3 July 1970

If you were heading out-out for a feed of pints in ’80s Ireland and planned on taking the car, you had to heed the official drink-driving campaign slogan: Just Two Will Do! In that light, the line from ‘In The Summertime’ that sticks out most to modern sensibilities—“have a drink, have a drive”—seems like progressive road safety for its day: one drink, one drive.
Other parts of Mungo Jerry’s mega-hit remain resistant to our tastes. The summertime is when “you’ve got women on your mind”, because there are no seasons for anyone who fancies otherwise. And what can those lucky ladies look forward to? “If her daddy’s poor / just do what you feel” As well as conjuring up sun-dappled folksiness, the hippy-go-lucky worldview of ‘In The Summertime’ contains the less welcome inkling that in the late-’60s and early-’70s men had free love and women had consequences.

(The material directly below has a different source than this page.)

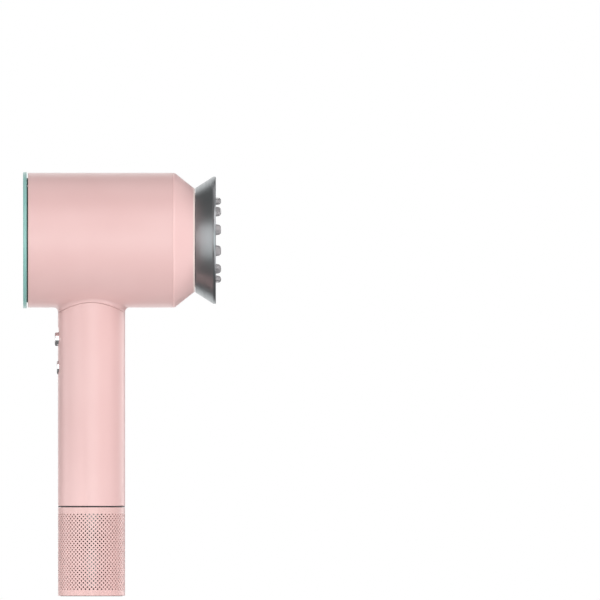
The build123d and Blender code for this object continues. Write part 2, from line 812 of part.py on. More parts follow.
# Two soft rings that hang the motor in the liner.
mount_height = 5.0
with BuildPart(Plane.XY.offset(motor_bottom)) as motor_mounts:
    with Locations((0, 0, 3), (0, 0, motor_length - 3 - mount_height)):
        Cylinder(tube_inner - running, mount_height, align=up)
    Hole(motor_radius + running)
pieces["motor_mounts"] = motor_mounts

with BuildPart(Plane.XY.offset(impeller_bottom)) as impeller:
    with PolarLocations(motor_inner / 2 + 2.6, blade_count):
        with Locations((0, 0, impeller_height / 2)):
            Box(motor_inner / 2 + 2, 0.7, impeller_height, rotation=(32, 0, 0))
    Cylinder(motor_inner - slack, impeller_height, align=up, mode=Mode.INTERSECT)
    Cone(3.2, 6.4, impeller_height, align=up)
    Hole(shaft_radius + running / 2)
pieces["impeller"] = impeller

with BuildPart(Plane.XY.offset(motor_bottom + 1)) as rotor_shaft:
    Cylinder(shaft_radius, motor_length, align=up)
pieces["rotor_shaft"] = rotor_shaft

with BuildPart(Plane.XY.offset(stator_bottom - 0.5)) as rotor_magnet:
    Cylinder(magnet_core_radius, stator_height + 1, align=up)
    Hole(shaft_radius + running / 2)
pieces["rotor_magnet"] = rotor_magnet

# Fixed vanes behind the impeller, with a hub for the lower bearing.
with BuildPart(Plane.XY.offset(spider_bottom)) as motor_spider:
    vane_reach = motor_inner - snug
    Cylinder(hub_outer, spider_height, align=up)
    with PolarLocations((hub_outer + vane_reach) / 2 - 0.2, vane_count):
        Box(vane_reach - hub_outer, 0.9, spider_height, align=up)
    Hole(shaft_radius + slack)
    with Locations((0, 0, lower_bearing_z - spider_bottom)):
        Cylinder(bearing_radius + running, spider_height, align=up, mode=Mode.SUBTRACT)
pieces["motor_spider"] = motor_spider

# Upper bridge, with a hub for the upper bearing.
with BuildPart(Plane.XY.offset(bridge_bottom)) as motor_bridge:
    Cylinder(hub_outer, bearing_width, align=up)
    with PolarLocations((hub_outer + vane_reach) / 2 - 0.2, 3):
        Box(vane_reach - hub_outer, 2.2, bearing_width, align=up)
    Hole(bearing_radius + running)
pieces["motor_bridge"] = motor_bridge

# Lower bearing in the vanes' hub, upper bearing in the bridge.
with BuildPart() as motor_bearings:
    for height in (lower_bearing_z, bridge_bottom):
        with BuildSketch(Plane.XY.offset(height)):
            Circle(bearing_radius)
            Circle(shaft_radius + running, mode=Mode.SUBTRACT)
        extrude(amount=bearing_width)
pieces["motor_bearings"] = motor_bearings

# Stator: a laminated ring with four poles, and a coil on each pole.
pole_count = 4
pole_width = 3.6
pole_tip = magnet_core_radius + 0.5
coil_build = 1.2  # thickness of wire wound on a pole
yoke_inner = motor_inner - 2.8
with BuildPart(Plane.XY.offset(stator_bottom)) as stator_core:
    Cylinder(motor_inner - snug, stator_height, align=up)
    Hole(yoke_inner)
    with PolarLocations((pole_tip + yoke_inner) / 2 + 0.3, pole_count):
        Box(yoke_inner - pole_tip + 0.6, pole_width, stator_height, align=up)
    Cylinder(pole_tip, stator_height, align=up, mode=Mode.SUBTRACT)
pieces["stator_core"] = stator_core

with BuildPart(Plane.XY.offset(stator_bottom)) as stator_coils:
    pole_length = yoke_inner - pole_tip
    coil_length = 0.448 * pole_length
    with PolarLocations(pole_tip + 0.545 * pole_length, pole_count):
        with Locations((0, 0, stator_height / 2)):
            Box(coil_length, pole_width + 2 * coil_build, stator_height + 2 * coil_build)
            Box(2 * coil_length, pole_width + 2 * snug, stator_height + 2 * snug, mode=Mode.SUBTRACT)
pieces["stator_coils"] = stator_coils

motor_board_z = motor_top + 2.5
lead_margin = 3.4  # motor leads to the foam around them
with BuildPart(Plane.XY.offset(motor_board_z)) as motor_board:
    Cylinder(motor_inner - snug, plate, align=up)
    Hole(shaft_radius + 1.5)
pieces["motor_board"] = motor_board

with BuildPart(Plane.XY.offset(motor_board_z + plate)) as motor_leads:
    with Locations(*[(board_middle, y) for y in (-4, 0, 4)]):
        Cylinder(lead_radius, board_bottom - motor_board_z - plate, align=up)
pieces["motor_leads"] = motor_leads

with BuildPart(Plane.XY.offset(motor_board_z + plate + 1)) as acoustic_foam:
    Cylinder(tube_inner - snug, board_bottom - motor_board_z - plate - 3, align=up)
    Hole(-board_middle + lead_margin)
pieces["acoustic_foam"] = acoustic_foam

# ================= diffuser nozzle =================

bell_rear = outlet_x + slack
bell_front = bell_rear + bell_length
rim_front = bell_front + rim_width
bell_radius = outlet_radius + bell_step
mouth_radius = bell_radius + bell_spread
bell_slope = bell_spread / bell_length
collar_outer = outlet_radius - slack
collar_inner = collar_outer - collar_wall
seal_seat = 0.5
seal_width = 1.2
collar_front = bell_rear + bell_floor + snug + 0.9
collar_flange = collar_outer + 1.7
hub_radius = bore_radius - hub_step
hub_outside = hub_radius + hub_wall
face_front = rim_front - face_depth
face_rear = face_front - face_thickness
prong_circle = hub_outside + prong_inset

# Collar that plugs into the head's outlet. The rest of the nozzle turns on it.
seal_rear = outlet_x - collar_reach / 2 - seal_width / 2
with BuildPart() as nozzle_collar:
    with BuildSketch(Plane.XZ):
        with BuildLine():
            Polyline(
                *about_head(
                    (outlet_x - collar_reach, collar_inner),
                    (outlet_x - collar_reach, collar_outer),
                    (seal_rear, collar_outer),
                    (seal_rear, collar_outer - seal_seat),
                    (seal_rear + seal_width, collar_outer - seal_seat),
                    (seal_rear + seal_width, collar_outer),
                    (bell_rear + bell_floor + snug, collar_outer),
                    (bell_rear + bell_floor + snug, collar_flange),
                    (collar_front, collar_flange),
                    (collar_front, collar_inner),
                ),
                close=True,
            )
        make_face()
    revolve(axis=head_axis)
pieces["nozzle_collar"] = nozzle_collar

with BuildPart(on_head(seal_rear + running)) as nozzle_seal:
    Cylinder(outlet_radius - snug, seal_width - 2 * running, align=up)
    Hole(collar_outer - seal_seat + running)
pieces["nozzle_seal"] = nozzle_seal

# Flared outer bell, with a floor that holds the magnets.
magnet_circle = (collar_outer + bell_radius) / 2 + 0.1
magnet_pocket = magnet_depth + snug
with BuildPart() as nozzle_bell:
    with BuildSketch(Plane.XZ):
        with BuildLine():
            Polyline(
                *about_head(
                    (bell_rear, collar_outer + snug),
                    (bell_rear, bell_radius),
                    (bell_front, mouth_radius),
                    (bell_front, mouth_radius - bell_wall),
                    (bell_rear + bell_floor, bell_radius + bell_slope * bell_floor - bell_wall),
                    (bell_rear + bell_floor, collar_outer + snug),
                ),
                close=True,
            )
        make_face()
    revolve(axis=head_axis)
    with BuildSketch(on_head(bell_rear + bell_floor)):
        with PolarLocations(magnet_circle, magnet_count):
            Circle(magnet_radius + running)
    extrude(amount=-magnet_pocket, mode=Mode.SUBTRACT)
pieces["nozzle_bell"] = nozzle_bell

with BuildPart() as nozzle_magnets:
    with BuildSketch(on_head(bell_rear + bell_floor)):
        with PolarLocations(magnet_circle, magnet_count):
            Circle(magnet_radius)
    extrude(amount=-magnet_depth)
pieces["nozzle_magnets"] = nozzle_magnets

# Rounded rim around the bell's mouth.
with BuildPart(on_head(bell_front)) as nozzle_rim:
    Cylinder(mouth_radius, rim_width, align=up)
    Hole(mouth_radius - bell_wall)
    fillet(rings(nozzle_rim.part, mouth_radius)[-1], rim_round)
    fillet(rings(nozzle_rim.part, mouth_radius - bell_wall)[-1], edge_round)
pieces["nozzle_rim"] = nozzle_rim

# Tube at the nozzle's centre, which carries on the head's bore.
with BuildPart(on_head(bell_rear)) as nozzle_hub:
    Cylinder(hub_outside, face_front + 1.2 - bell_rear, align=up)
    Cylinder(sleeve_outer, 1, align=up)
    Hole(hub_radius)
    fillet(rings(nozzle_hub.part, hub_radius)[-1], edge_round)
pieces["nozzle_hub"] = nozzle_hub

# Perforated face between the hub and the bell.
face_inner = hub_outside + running
face_outer = bell_radius + bell_slope * (face_rear - bell_rear) - bell_wall - running
prong_outer = prong_circle + prong_wide / 2
outer_rings = [prong_outer + share * (face_outer - prong_outer) for share in (0.27, 0.72)]
with BuildPart(on_head(face_rear)) as nozzle_face:
    Cylinder(face_outer, face_thickness, align=up)
    Hole(face_inner)
    with BuildSketch(on_head(face_rear)):
        with PolarLocations(prong_circle, prong_count):
            Circle(face_hole)
        for row, ring in enumerate(outer_rings):
            with PolarLocations(ring, 3 * prong_count, start_angle=row * 60 / prong_count):
                Circle(face_hole)
    extrude(amount=face_thickness, mode=Mode.SUBTRACT)
pieces["nozzle_face"] = nozzle_face

# Blunt oval prongs that keep hair off the face.
with BuildPart() as nozzle_prongs:
    with BuildSketch(on_head(face_front)):
        with PolarLocations(prong_circle, prong_count, start_angle=180 / prong_count):
            SlotOverall(prong_long, prong_wide, rotation=90)
    extrude(amount=prong_height, taper=prong_taper)
    fillet(nozzle_prongs.edges().group_by(Axis.X)[-1], prong_round)
pieces["nozzle_prongs"] = nozzle_prongs

# ================= files =================

os.makedirs("parts", exist_ok=True)
for name, piece in pieces.items():
    piece.part.label = name
    export_step(piece.part, f"parts/{name}.step")
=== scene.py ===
from math import hypot, pi, radians, tau

import bmesh
import bpy
from bpy.props import FloatProperty, FloatVectorProperty, IntProperty, PointerProperty
from mathutils import Matrix, Vector


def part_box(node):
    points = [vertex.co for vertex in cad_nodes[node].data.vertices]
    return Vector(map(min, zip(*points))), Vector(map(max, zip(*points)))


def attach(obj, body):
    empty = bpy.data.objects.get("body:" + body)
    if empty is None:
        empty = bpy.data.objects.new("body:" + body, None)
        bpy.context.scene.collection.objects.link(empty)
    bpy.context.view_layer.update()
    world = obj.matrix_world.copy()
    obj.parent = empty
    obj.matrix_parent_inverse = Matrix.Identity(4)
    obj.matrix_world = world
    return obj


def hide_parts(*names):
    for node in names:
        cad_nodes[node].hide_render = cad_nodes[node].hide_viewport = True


bl_info = {
    "name": "Hollow-drum hair dryer",
    "version": (1, 0, 0),
    "blender": (4, 5, 0),
    "location": "3D View > Sidebar > Dryer",
    "description": "Finishes a hair dryer around its CAD frame: shells, metal diffuser, controls and studio",
    "category": "Object",
}

MM = 0.001
TOUCH = 1e-6  # vertices nearer than this are at the same place
CRISP_ANGLE = radians(32)  # edges sharper than this aren't smoothed
ROUND_STEPS = 5  # facets across a turned corner
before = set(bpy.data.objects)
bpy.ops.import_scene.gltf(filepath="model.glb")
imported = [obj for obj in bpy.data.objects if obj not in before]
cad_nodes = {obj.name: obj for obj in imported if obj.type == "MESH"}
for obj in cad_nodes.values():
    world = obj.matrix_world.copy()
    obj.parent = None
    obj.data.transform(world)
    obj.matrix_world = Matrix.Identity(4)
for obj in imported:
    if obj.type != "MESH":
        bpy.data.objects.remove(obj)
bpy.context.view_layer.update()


# ---------------------------------------------------------------- places read from the frame

def low(node):
    """Lowest corner of a CAD node's box."""
    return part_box(node)[0]


def high(node):
    """Highest corner of a CAD node's box."""
    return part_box(node)[1]


def middle(node):
    """Centre of a CAD node's box."""
    return (low(node) + high(node)) / 2


HEAD_HEIGHT = middle("bore_liner").z
FORWARDS = Vector((1, 0, 0))
UP = Vector((0, 0, 1))


def linear(hex_colour):
    """Turns an sRGB colour such as "#E8C4BF" into Blender's linear red, green and blue."""
    shares = [int(hex_colour[i:i + 2], 16) / 255 for i in (1, 3, 5)]
    return [c / 12.92 if c <= 0.04045 else ((c + 0.055) / 1.055) ** 2.4 for c in shares]


# ---------------------------------------------------------------- what a user may change

def colour(name, description, hex_colour):
    """A colour property with its default as sRGB hex."""
    return FloatVectorProperty(
        name=name, description=description, default=linear(hex_colour), subtype="COLOR", size=3, min=0, max=1,
    )


def length(name, description, millimetres):
    """A length property with its default in millimetres."""
    return FloatProperty(
        name=name, description=description, default=millimetres * MM, unit="LENGTH", precision=5, min=0.00001,
    )


class DryerColours(bpy.types.PropertyGroup):
    """Colours of the dryer's finishes."""

    shell: colour("Shell lacquer", "Satin lacquer on the drum and handle", "#E3BFBC")
    shell_shade: colour("Shell lacquer, deeper", "The lacquer where it lies a little thicker", "#DFB9B6")
    # The cone's colour is the shell's lacquer painted a shade lighter, as painted light on the cone.
    cone: colour("Cone lacquer", "The same lacquer on the front cone, a shade lighter", "#F0CCC9")
    lip: colour("Outlet lip", "Pale moulded ring at the nose", "#F8E8E2")
    disc: colour("Rear disc", "Satin lacquer on the rear disc", "#86C0B9")
    # The groove's colour is the disc's teal darkened as painted shadow.
    groove: colour("Groove", "Dark cap in the groove behind the drum", "#5F8078")
    bell: colour("Nozzle metal", "Coated metal of the nozzle's bell", "#93989A")
    smoke: colour("Smoked plastic", "Nozzle face, hub and prongs", "#A8A8AA")
    chrome: colour("Chrome", "Plated control buttons", "#E9E9EA")
    bore: colour("Bore", "Gloss lining of the hollow head", "#2B2B2E")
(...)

So, ‘In The Summertime’ doesn’t come out well from closer listening. Yes, its instantly recognisable piano-banjo riff is still astonishingly evocative, and its shuffling rhythm is irresistibly breezy and feelgood. However, once you get past its opening lines, a Mungo Jerry summer proves to be high season for the law of diminishing returns. After all, the second half of the track is literally the first half repeated, and even before then the song has exhausted itself, hence the placeholder-text verse of “sing along with us / dee-dee-dee-dee-dee / da-da-da, da-da / yeah, we’re hap-happy”. ‘Hap-happy’ feels particularly slap-slapdash.
Why am I on the snark with ‘In The Summertime’, you’re shouting at your screen right now. Well, along with its own unpleasantnesses, I’ve listened to Mungo Jerry’s other UK chart-topper and a no. 5 hit in Ireland, the gruff and nasty 1971 blues-rocker ‘Baby Jump’, which includes such lyrics as: “I dream that I was Humbert and she was Lolita”. It seems like this is what Mungo Jerry Man had on his mind in the summertime of 1970, along with drink-driving.
Incidentally, as 1970 was a time before the musical Cats delighted us with its existence, Mungo Jerry can claim to be a number one act named after the works of T.S. Eliot. I don’t feel so inclined to extend this highbrow distinction to 1990 ‘Itsy Bitsy Teenie Weenie Yellow Polka Dot Bikini’ hitmakers Bombalurina, the Timmy Mallett vehicle backseat-driven by Andrew Lloyd Webber, co-creator of Cats. Rum tum tugger.